=== Requirement ===
Give the entries again exactly, every one of them.

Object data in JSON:
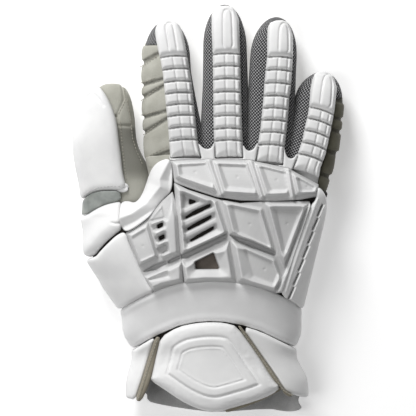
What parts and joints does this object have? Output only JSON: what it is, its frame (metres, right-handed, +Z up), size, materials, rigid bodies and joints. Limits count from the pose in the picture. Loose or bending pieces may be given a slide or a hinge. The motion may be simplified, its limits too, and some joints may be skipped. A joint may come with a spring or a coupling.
{
  "type": "lacrosse glove",
  "caption": "Padded right-hand sport glove lying palm down: open hand, finger and thumb hollows, ribbed foam finger strips, vented armour on the back, wrist strap and flared cuff",
  "frame": {"origin": "middle of the glove's bounding box, on the surface that it lies on", "axes": "+Y along the fingers, +Z up out of the glove's back, -X towards the thumb"},
  "size_m": [0.2176, 0.3298, 0.0649],
  "materials": {
    "foam": "white synthetic leather over moulded foam, soft satin",
    "strap_webbing": "smooth white synthetic leather strap, satin",
    "palm_leather": "grey synthetic suede, matte",
    "beige_leather": "stone beige grained leather, matte",
    "side_leather": "olive taupe grained leather, matte",
    "knit_mesh": "heather grey open knit, matte",
    "back_fabric": "dark brown grey woven backing, matte",
    "reflective_band": "grey retroreflective tape, satin",
    "binding": "beige woven edge binding, matte",
    "cuff_lining": "grey brushed lining over white foam, matte"
  },
  "bodies": {
    "root": {"palm": "palm_leather", "hand_back": "back_fabric", "thumb_leather": "beige_leather", "knuckle_plate": "foam", "back_plate": "foam", "gill_plate": "foam", "wing": "foam", "side_panel": "foam", "thumb_side_panel": "foam", "thumb_shell": "foam", "thumb_base_pad": "foam", "thumb_band": "reflective_band", "thumb_tab": "foam", "wrist_strap": "strap_webbing", "cuff_shield": "foam", "cuff_left_flap": "foam", "cuff_right_flap": "foam", "cuff_left_binding": "binding", "cuff_right_binding": "binding", "cuff_palm": "cuff_lining", "index_leather": "beige_leather", "index_mesh": "knit_mesh", "index_back": "foam", "middle_leather": "palm_leather", "middle_mesh": "knit_mesh", "middle_back": "foam", "ring_leather": "palm_leather", "ring_mesh": "knit_mesh", "ring_back": "foam", "pinky_leather": "side_leather", "pinky_mesh": "knit_mesh", "pinky_back": "foam"}
  },
  "joints": []
}
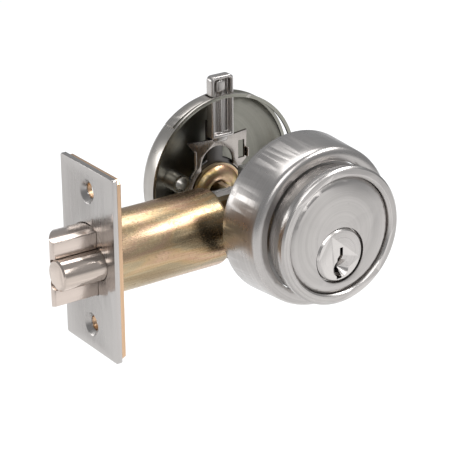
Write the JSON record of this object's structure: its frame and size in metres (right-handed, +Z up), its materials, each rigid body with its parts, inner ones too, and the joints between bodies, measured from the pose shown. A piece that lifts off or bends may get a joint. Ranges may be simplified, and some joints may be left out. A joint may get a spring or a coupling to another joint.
{
  "type": "tubular latch door lock",
  "caption": "Door lock with a keyed outside cylinder in a free-turning ring, a bevelled spring latch with a deadlocking plunger in a tube, and an inside turn lever on a domed rose.",
  "frame": {"origin": "on the latch axis, where the axis of the plug, tailpiece and turn hub crosses it, in the middle of the door's thickness", "axes": "+X away from the faceplate (the latch points along -X), +Y toward the room (the cylinder faces -Y), +Z up"},
  "size_m": [0.1015, 0.0716, 0.0674],
  "materials": {
    "faceplate_satin": "fine vertical satin brushing, nickel tone",
    "backing_tan": "tan plated steel edge, dull",
    "tube_dichromate": "yellow dichromate plating, iridescent, semi-gloss",
    "latch_satin": "satin cast latch, warm tone",
    "plunger_satin": "drawn rod, semi-bright",
    "tail_steel": "plain zinc plated steel",
    "spring_wire": "bright drawn wire",
    "case_dichromate": "yellow dichromate plated pressing",
    "hub_dichromate": "yellow dichromate plating on a turned and pressed hub",
    "trim_satin": "satin, brushed round the ring",
    "cylinder_satin": "satin nickel on die-cast metal",
    "face_satin": "fine satin disc",
    "plug_satin": "satin nickel on brass",
    "pin_brass": "turned brass",
    "rose_satin": "satin nickel on a pressed shell",
    "lever_satin": "satin nickel on die-cast metal",
    "plate_steel": "bright stamped steel"
  },
  "bodies": {
    "lock_body": {"faceplate": "faceplate_satin", "backing_plate": "backing_tan", "bolt_tube": "tube_dichromate", "spring_collar": "tail_steel", "case_plate_outer": "case_dichromate", "case_plate_inner": "case_dichromate", "case_rivets": "tail_steel", "dog_pin": "tail_steel", "latch_spring": "spring_wire", "plunger_spring": "spring_wire", "cylinder_body": "cylinder_satin", "face_disc": "face_satin", "driver_pins": "pin_brass", "pin_springs": "spring_wire", "chamber_cover": "pin_brass", "inside_rose": "rose_satin", "star_plate": "plate_steel", "turn_washer": "plate_steel"},
    "latch": {"latch_bolt": "latch_satin", "latch_tail": "tail_steel", "tail_rivet": "tail_steel"},
    "plunger": {"deadlocking_plunger": "plunger_satin"},
    "turn": {"turn_lever": "lever_satin", "turn_hub": "hub_dichromate", "tailpiece": "tail_steel", "crank_hub": "hub_dichromate"},
    "trim": {"trim_ring": "trim_satin"},
    "plug_unit": {"plug": "plug_satin", "bottom_pins": "pin_brass", "tail_cap": "pin_brass"},
    "dog": {"deadlock_dog": "tail_steel"}
  },
  "joints": [
    {"name": "turn_swing", "type": "hinge", "parent": "lock_body", "child": "turn", "pos_m": [0, 0, 0], "axis": [0, 1, 0], "range_deg": [0, 75]},
    {"name": "latch_slide", "type": "slide", "parent": "lock_body", "child": "latch", "axis": [1, 0, 0], "range_m": [0, 0.01371], "stiffness_N_per_m": 250, "springref_m": -0.008, "deforming": ["latch_spring"]},
    {"name": "plunger_slide", "type": "slide", "parent": "lock_body", "child": "plunger", "axis": [1, 0, 0], "range_m": [0, 0.0129], "stiffness_N_per_m": 120, "springref_m": -0.006, "deforming": ["plunger_spring"]},
    {"name": "dog_swing", "type": "hinge", "parent": "lock_body", "child": "dog", "pos_m": [-0.0084, 0, -0.0072], "axis": [0, 1, 0], "range_deg": [-8.05, 0]},
    {"name": "trim_ring_spin", "type": "hinge", "parent": "lock_body", "child": "trim", "pos_m": [0, -0.025, 0.006], "axis": [0, 1, 0], "continuous": true},
    {"name": "plug_turn", "type": "hinge", "parent": "lock_body", "child": "plug_unit", "pos_m": [0, -0.03, 0], "axis": [0, 1, 0], "range_deg": [-90, 90]}
  ],
  "couplings": [
    {"joint": "turn_swing", "follows": "latch_slide", "rad_per_m": 95.547},
    {"joint": "dog_swing", "follows": "plunger_slide", "rad_per_m": -10.824}
  ]
}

=== The reply ===
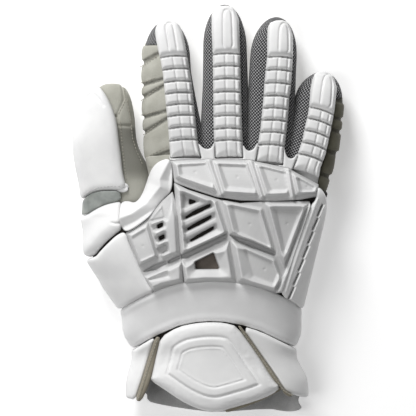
What parts and joints does this object have? Output only JSON: what it is, its frame (metres, right-handed, +Z up), size, materials, rigid bodies and joints. Limits count from the pose in the picture. Loose or bending pieces may be given a slide or a hinge. The motion may be simplified, its limits too, and some joints may be skipped. A joint may come with a spring or a coupling.
{
  "type": "lacrosse glove",
  "caption": "Padded right-hand sport glove lying palm down: open hand, finger and thumb hollows, ribbed foam finger strips, vented armour on the back, wrist strap and flared cuff",
  "frame": {"origin": "middle of the glove's bounding box, on the surface that it lies on", "axes": "+Y along the fingers, +Z up out of the glove's back, -X towards the thumb"},
  "size_m": [0.2176, 0.3298, 0.0649],
  "materials": {
    "foam": "white synthetic leather over moulded foam, soft satin",
    "strap_webbing": "smooth white synthetic leather strap, satin",
    "palm_leather": "grey synthetic suede, matte",
    "beige_leather": "stone beige grained leather, matte",
    "side_leather": "olive taupe grained leather, matte",
    "knit_mesh": "heather grey open knit, matte",
    "back_fabric": "dark brown grey woven backing, matte",
    "reflective_band": "grey retroreflective tape, satin",
    "binding": "beige woven edge binding, matte",
    "cuff_lining": "grey brushed lining over white foam, matte"
  },
  "bodies": {
    "root": {"palm": "palm_leather", "hand_back": "back_fabric", "thumb_leather": "beige_leather", "knuckle_plate": "foam", "back_plate": "foam", "gill_plate": "foam", "wing": "foam", "side_panel": "foam", "thumb_side_panel": "foam", "thumb_shell": "foam", "thumb_base_pad": "foam", "thumb_band": "reflective_band", "thumb_tab": "foam", "wrist_strap": "strap_webbing", "cuff_shield": "foam", "cuff_left_flap": "foam", "cuff_right_flap": "foam", "cuff_left_binding": "binding", "cuff_right_binding": "binding", "cuff_palm": "cuff_lining", "index_leather": "beige_leather", "index_mesh": "knit_mesh", "index_back": "foam", "middle_leather": "palm_leather", "middle_mesh": "knit_mesh", "middle_back": "foam", "ring_leather": "palm_leather", "ring_mesh": "knit_mesh", "ring_back": "foam", "pinky_leather": "side_leather", "pinky_mesh": "knit_mesh", "pinky_back": "foam"}
  },
  "joints": []
}
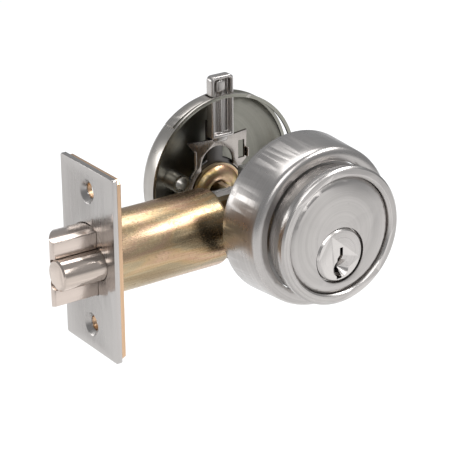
Write the JSON record of this object's structure: its frame and size in metres (right-handed, +Z up), its materials, each rigid body with its parts, inner ones too, and the joints between bodies, measured from the pose shown. A piece that lifts off or bends may get a joint. Ranges may be simplified, and some joints may be left out. A joint may get a spring or a coupling to another joint.
{
  "type": "tubular latch door lock",
  "caption": "Door lock with a keyed outside cylinder in a free-turning ring, a bevelled spring latch with a deadlocking plunger in a tube, and an inside turn lever on a domed rose.",
  "frame": {"origin": "on the latch axis, where the axis of the plug, tailpiece and turn hub crosses it, in the middle of the door's thickness", "axes": "+X away from the faceplate (the latch points along -X), +Y toward the room (the cylinder faces -Y), +Z up"},
  "size_m": [0.1015, 0.0716, 0.0674],
  "materials": {
    "faceplate_satin": "fine vertical satin brushing, nickel tone",
    "backing_tan": "tan plated steel edge, dull",
    "tube_dichromate": "yellow dichromate plating, iridescent, semi-gloss",
    "latch_satin": "satin cast latch, warm tone",
    "plunger_satin": "drawn rod, semi-bright",
    "tail_steel": "plain zinc plated steel",
    "spring_wire": "bright drawn wire",
    "case_dichromate": "yellow dichromate plated pressing",
    "hub_dichromate": "yellow dichromate plating on a turned and pressed hub",
    "trim_satin": "satin, brushed round the ring",
    "cylinder_satin": "satin nickel on die-cast metal",
    "face_satin": "fine satin disc",
    "plug_satin": "satin nickel on brass",
    "pin_brass": "turned brass",
    "rose_satin": "satin nickel on a pressed shell",
    "lever_satin": "satin nickel on die-cast metal",
    "plate_steel": "bright stamped steel"
  },
  "bodies": {
    "lock_body": {"faceplate": "faceplate_satin", "backing_plate": "backing_tan", "bolt_tube": "tube_dichromate", "spring_collar": "tail_steel", "case_plate_outer": "case_dichromate", "case_plate_inner": "case_dichromate", "case_rivets": "tail_steel", "dog_pin": "tail_steel", "latch_spring": "spring_wire", "plunger_spring": "spring_wire", "cylinder_body": "cylinder_satin", "face_disc": "face_satin", "driver_pins": "pin_brass", "pin_springs": "spring_wire", "chamber_cover": "pin_brass", "inside_rose": "rose_satin", "star_plate": "plate_steel", "turn_washer": "plate_steel"},
    "latch": {"latch_bolt": "latch_satin", "latch_tail": "tail_steel", "tail_rivet": "tail_steel"},
    "plunger": {"deadlocking_plunger": "plunger_satin"},
    "turn": {"turn_lever": "lever_satin", "turn_hub": "hub_dichromate", "tailpiece": "tail_steel", "crank_hub": "hub_dichromate"},
    "trim": {"trim_ring": "trim_satin"},
    "plug_unit": {"plug": "plug_satin", "bottom_pins": "pin_brass", "tail_cap": "pin_brass"},
    "dog": {"deadlock_dog": "tail_steel"}
  },
  "joints": [
    {"name": "turn_swing", "type": "hinge", "parent": "lock_body", "child": "turn", "pos_m": [0, 0, 0], "axis": [0, 1, 0], "range_deg": [0, 75]},
    {"name": "latch_slide", "type": "slide", "parent": "lock_body", "child": "latch", "axis": [1, 0, 0], "range_m": [0, 0.01371], "stiffness_N_per_m": 250, "springref_m": -0.008, "deforming": ["latch_spring"]},
    {"name": "plunger_slide", "type": "slide", "parent": "lock_body", "child": "plunger", "axis": [1, 0, 0], "range_m": [0, 0.0129], "stiffness_N_per_m": 120, "springref_m": -0.006, "deforming": ["plunger_spring"]},
    {"name": "dog_swing", "type": "hinge", "parent": "lock_body", "child": "dog", "pos_m": [-0.0084, 0, -0.0072], "axis": [0, 1, 0], "range_deg": [-8.05, 0]},
    {"name": "trim_ring_spin", "type": "hinge", "parent": "lock_body", "child": "trim", "pos_m": [0, -0.025, 0.006], "axis": [0, 1, 0], "continuous": true},
    {"name": "plug_turn", "type": "hinge", "parent": "lock_body", "child": "plug_unit", "pos_m": [0, -0.03, 0], "axis": [0, 1, 0], "range_deg": [-90, 90]}
  ],
  "couplings": [
    {"joint": "turn_swing", "follows": "latch_slide", "rad_per_m": 95.547},
    {"joint": "dog_swing", "follows": "plunger_slide", "rad_per_m": -10.824}
  ]
}